在RM的启动过程中有两个重要的步骤,1、服务初始化 2、启动服务。在初始化阶段会将RM中各个功能以服务的形式保存到RM的服务列表中(ArrayList)并执行初始化操作,RM中几乎所有的重要组件都是以服务的形式提供的,RM对服务做了抽象,方便统一管理。下面我们先看RM的服务初始化阶段做了哪些事情.
public static void main(String argv[]) {
//未捕获异常处理类
Thread.setDefaultUncaughtExceptionHandler(new YarnUncaughtExceptionHandler());
StringUtils.startupShutdownMessage(ResourceManager.class, argv, LOG);
try {
//载入控制文件
Configuration conf = new YarnConfiguration();
//创建空RM对象,并未包含任何服务,也未启动
ResourceManager resourceManager = new ResourceManager();
//添加关闭钩子
ShutdownHookManager.get().addShutdownHook(
new CompositeServiceShutdownHook(resourceManager),
SHUTDOWN_HOOK_PRIORITY);
setHttpPolicy(conf);
//初始化服务
resourceManager.init(conf);
//启动RM
resourceManager.start();
} catch (Throwable t) {
LOG.fatal("Error starting ResourceManager", t);
System.exit(-1);
}
}
上述main函数中主要分析服务初始化和服务启动,RM是个综合服务类继承结构CompositeService->AbstractService,RM初始化是会先进入父类的init函数,AbstractService抽取了服务的基本操作如start、stop、close,只要我们的服务覆盖serviceStart、serviceStop、serviceInit等函数就可以控制自己的服务了,这相当于对服务做了统一的管理。
@Override
public void init(Configuration conf) {
//服务配置是否为空
if (conf == null) {
throw new ServiceStateException("Cannot initialize service "

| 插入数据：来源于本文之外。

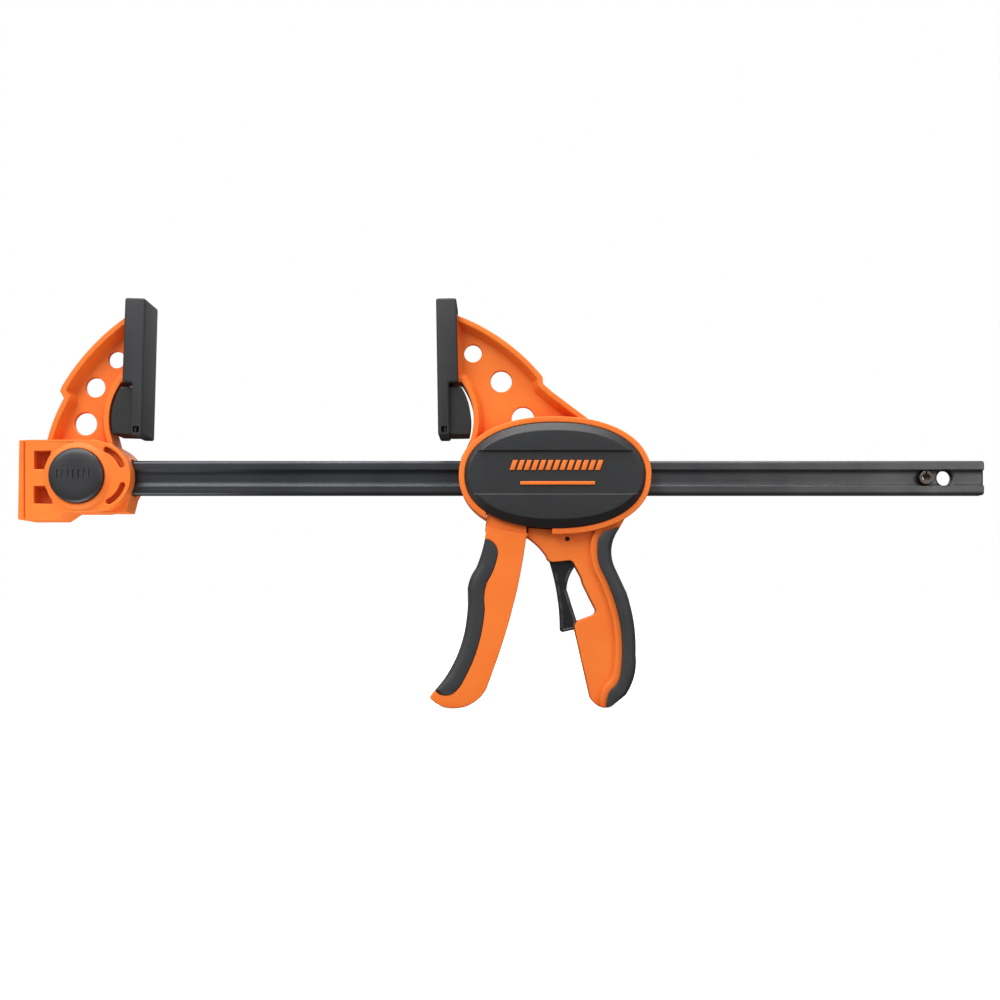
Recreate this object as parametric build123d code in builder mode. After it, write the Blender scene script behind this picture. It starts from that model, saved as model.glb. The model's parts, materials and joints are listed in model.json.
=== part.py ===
"""One-handed quick release bar clamp.

Frame (millimetres): X runs along the bar towards its free end, Z is up towards the jaw tips and
the front faces -Y. The origin is on the bar's centre line, under the fixed pad's clamping face.
Sizes called a setback are measured along X from a clamping face, into its own jaw.
"""
from build123d import *
from math import asin, cos, pi, radians, sin, tan
import os

# ---------------------------------------------------------------- driving dimensions (mm, degrees)
OPENING = 160.0             # between the clamping faces at rest, at mid height of the pads

BAR_LENGTH = 519.0
BAR_HEIGHT = 19.0
BAR_THICKNESS = 9.5         # across the flanges
BAR_FLANGE = 5.2            # height of each flange
BAR_WEB = 4.0
BAR_CORNER = 1.8
BAR_END_ROUND = 1.2
LOCK_HOLE_D = 8.4           # just inside the web, between the flanges
END_TO_LOCK = 21.5          # lock hole to the nearer bar end
LOCK_TO_STOP = 11.1         # lock hole to stop pin at the free end
STOP_PIN_D = 7.4
STOP_PIN_LENGTH = 12.4
STOP_PIN_WALL = 1.5
STOP_PIN_SPLIT = 0.8

SLIDE_GAP = 0.15            # bar in its bores
PIN_GAP = 0.06              # pin in a hole that turns on it
SEAT_GAP = 0.10             # parts that are pressed or moulded together
BODY_GAP = 0.30             # parts that move past each other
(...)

+ getName() + ": null configuration");
}
//服务是否已经初始化
if (isInState(STATE.INITED)) {
return;
}
synchronized (stateChangeLock) {
if (enterState(STATE.INITED) != STATE.INITED) {
setConfig(conf);
try {
//服务初始化,会进入子类RM的同名函数
serviceInit(config);
if (isInState(STATE.INITED)) {
//if the service ended up here during init,
//notify the listeners
notifyListeners();
}
} catch (Exception e) {
noteFailure(e);
ServiceOperations.stopQuietly(LOG, this);
throw ServiceStateException.convert(e);
}
}
}
}
RM的serviceInit会初始化所需服务,会创建相应的服务类然后加入服务列表
@Override
protected void serviceInit(Configuration conf) throws Exception {
//校验配置合法性,yarn.resourcemanager.am.max-attempts ,validate expireIntvl >= heartbeatIntvl
validateConfigs(conf);
this.conf = conf;
//创建RM上下文,初始化内部数据结构如:application、nodes、inactiveNodes
this.rmContext = new RMContextImpl();
// register the handlers for all AlwaysOn services using setupDispatcher().
//创建异步事件分发器服务,内部主要包含两个数据结构1、存放事件的阻塞队列 2、存放事件类型和处理器的map集合。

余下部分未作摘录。